Value Premier Cru Red Burgundy from Top Producer in Givry

The Côte Chalonnaise continues as a regular chain of hills along the same lines as the Côte d’Or to its north. But the countryside is much less uniform and turns into a jumble of limestone slopes on which vineyards appear amongst orchards and pasture. Local weather patterns are equally varied, giving importance to long proven zones like Givry, where most all of the production is Pinot Noir.

The Ragot family has winemaking roots that go all the way back to the mid 1700s. Presently it’s young Nicolas Ragot at the helm of this family domaine considered to be in the top tier of all producers in the Côte Chalonnaise. After studying winemaking in Beaune and work in South Africa, Nicolas moved back to the family estate in 2002, eventually succeeding his father Jean-Paul in 2008.

Nicolas manages a little over 22 acres that includes a fair share of 40+ year old vines. Cultivation is approached lutte raisonee, albeit with one hectare farmed organically with plans to expand that across all their holdings in the future. All of the fruit is hand-harvested and only indigenous yeasts are used.

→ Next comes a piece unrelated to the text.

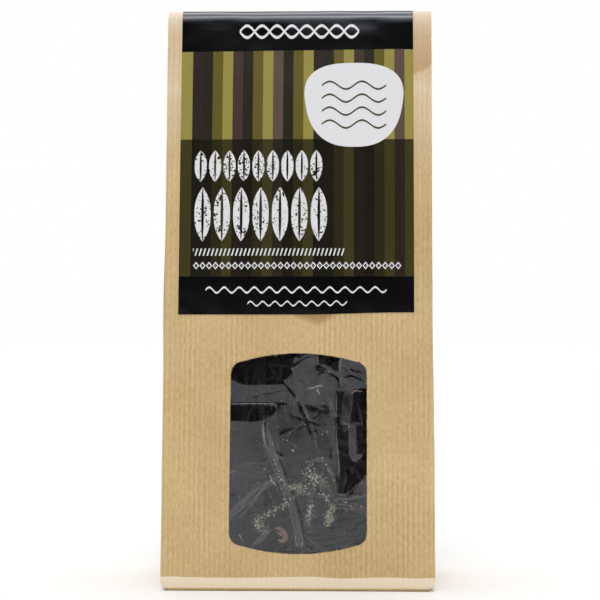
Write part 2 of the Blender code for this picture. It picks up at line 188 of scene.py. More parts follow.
def in_edit_mode(piece, *steps):
    only(piece)
    bpy.ops.object.mode_set(mode="EDIT")
    bpy.ops.mesh.select_all(action="SELECT")
    for step in steps:
        step()
    bpy.ops.object.mode_set(mode="OBJECT")


def merge_touching():
    bpy.ops.mesh.remove_doubles(threshold=0.01 * MM)


def outwards():
    bpy.ops.mesh.normals_make_consistent(inside=False)


def join(name, pieces):
    """Several pieces made one, under a new name."""
    only(pieces[0])
    for piece in pieces:
        piece.select_set(True)
    bpy.ops.object.join()
    joined = bpy.context.object
    joined.name = joined.data.name = name
    return joined


def laid_grid(name, columns, rows, place, uv_size=(1, 1), uv_left=0.0):
    """A grid whose lines lie where place puts them, with those stations as its UV."""
    select_nothing()
    across, up = len(columns) - 1, len(rows) - 1
    bpy.ops.mesh.primitive_grid_add(x_subdivisions=across, y_subdivisions=up, size=1)
    piece = bpy.context.object
    piece.name = piece.data.name = name
    stations = []
    for vert in piece.data.vertices:
        column = columns[round((vert.co.x + 0.5) * across)]
        row = rows[round((vert.co.y + 0.5) * up)]
        stations.append((column, row))
        vert.co = place(column, row)
    uv = piece.data.uv_layers[0].data
    for loop in piece.data.loops:
        column, row = stations[loop.vertex_index]
        uv[loop.index].uv = ((column - uv_left) / uv_size[0], row / uv_size[1])
    return piece, stations


def push_out(piece, stations, relief):
    """Moves each point of a laid grid along its normal by what relief gives for its station."""
    normals = [vert.normal.copy() for vert in piece.data.vertices]
    for vert, normal, (column, row) in zip(piece.data.vertices, normals, stations):
        vert.co += normal * relief(column, row)
    piece.data.update()


def smooth(piece, degrees):
    only(piece)
    bpy.ops.object.shade_smooth_by_angle(angle=math.radians(degrees))


def dress(piece, finish, degrees):
    """Gives a piece its one material and smooths what bends by less than this."""
    piece.data.materials.clear()
    piece.data.materials.append(finish)
    smooth(piece, degrees)
    return piece


def steps(start, end, size):
    """Evenly spaced stations from start to end, about size apart."""
    count = max(1, round((end - start) / size))
    return [start + (end - start) * i / count for i in range(count + 1)]


def lengths_along(points):
    """How far along the line each of its points is."""
    lengths = [0.0]
    for a, b in zip(points, points[1:]):
        lengths.append(lengths[-1] + math.dist(a, b))
    return lengths


def spread_along(points, count):
    """Places spread evenly along a line, each with the two points it lies between."""
    lengths = lengths_along(points)
    found, i = [], 0
    for k in range(count + 1):
        target = lengths[-1] * k / count
        while i < len(lengths) - 2 and lengths[i + 1] < target:
            i += 1
        a, b = points[i], points[i + 1]
        share = (target - lengths[i]) / max(lengths[i + 1] - lengths[i], 1e-9)
        found.append((tuple(p + (q - p) * share for p, q in zip(a, b)), a, b))
    return found


def even_steps(points, step):
    """The same line with its points a step apart."""
    count = max(3, round(lengths_along(points)[-1] / step))
    return [place for place, _, _ in spread_along(points, count)]


def ease(value, low, high):
    """Smooth step from 0 at low to 1 at high."""
    share = min(1.0, max(0.0, (value - low) / (high - low)))
    return share * share * (3 - 2 * share)


def bump_at(value, middle, width):
    """A soft bump, 1 at the middle, that has died away about two widths from it."""
    return math.exp(-(((value - middle) / width) ** 2))


def wander(x, y, size, seed=0.0):
    """Smooth noise from about -1 to 1, with lumps of the given size."""
    return noise.noise(Vector((x / size, y / size, seed)))


# The bag's surface


def half_depth(z):
    share = min(1.0, z / FOLD_Z)
    return TOP_HALF_DEPTH + (BASE_HALF_DEPTH - TOP_HALF_DEPTH) * (1 - share**TAPER_POWER)


def half_width(z):
    return BAG_WIDTH / 2 - WAIST_IN * math.sin(math.pi * min(1.0, z / FOLD_Z))


def panel_depth(x, z):
    bulge = PANEL_BULGE * math.sin(math.pi * min(1.0, z / FOLD_Z))
    return half_depth(z) - bulge * (x / half_width(z)) ** 2


def corner_depth(z):
    return panel_depth(half_width(z), z)


def gusset_in(u, z):
    """How far the side is folded in, at u from -1 at its front crease to 1 at its back crease."""
    paper = math.sqrt(max(0.0, BASE_HALF_DEPTH**2 - corner_depth(z) ** 2))
    start = GUSSET_TRIANGLE * GUSSET_LEAN
    opened = start + (paper - start) * ease(z, GUSSET_TRIANGLE * 0.8, GUSSET_OPENS_UNTIL)
    valley = max(start, opened) * (1 - abs(u))
    return min(max(z, 0.0) * GUSSET_LEAN, valley) if z < GUSSET_TRIANGLE else valley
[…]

Domaine Ragot “La Grande Berge” (Givry, Premier Cru 2014)
Special 6-pack price: $226 (~$38/bottle)

This Premier Cru is located in the south of the appellation, along a rocky, east-facing slope with excellent drainage. The Ragots have five parcels here, totaling a bit over five acres with vines varying between 15, 30 and 50 years. Aging takes place in French oak (30% new) for between 12 and 15 months. Grande Berge produces wines that are known for their subtlety and finesse and this 2014 is a prime example. A glass is bursting with aromatics, the foremost a heady floral component reminiscent of Chambolle-Musigny. Alongside are fresh berries, red licorice, and baked stone. A sip is simultaneously concentrated and spry, with a long, energetic finish. Drink now or squirrel some away in the cellar for another four to seven years.


Other Wines Available from Domaine Ragot

Domaine Ragot “Clos Jus” (Givry, Premier Cru 2014)
Special 6-pack price: ~$42

Representing the top cuvée from Ragot, the Premier Cru Clos Jus vineyard lies at the very top end of Givry. This bottling comes from a 2.5 acre parcel on a slope of red clay and limestone that faces due east and was planted in 1990. Aging takes place in French oak (30% new) for between 12 and 15 months. This wine will reward the patient drinker after a few years in the cellar and continue to develop for most of a decade.

Domaine Ragot “Teppe des Cheneves” (Givry 2014)
Special 6-pack price: ~$36

A new parcel for the Ragot family. The vines were planted in 2009 in a vineyard that lies along nearly two acres that had been previously covered by forest. After clearing the east-facing slope, the Ragots planted Pinot Noir in high density on clay and limestone soils between 950 and 1,050 feet altitude. This is a wine more forward than Clos Jus and lighter on its feet than La Grande Berge.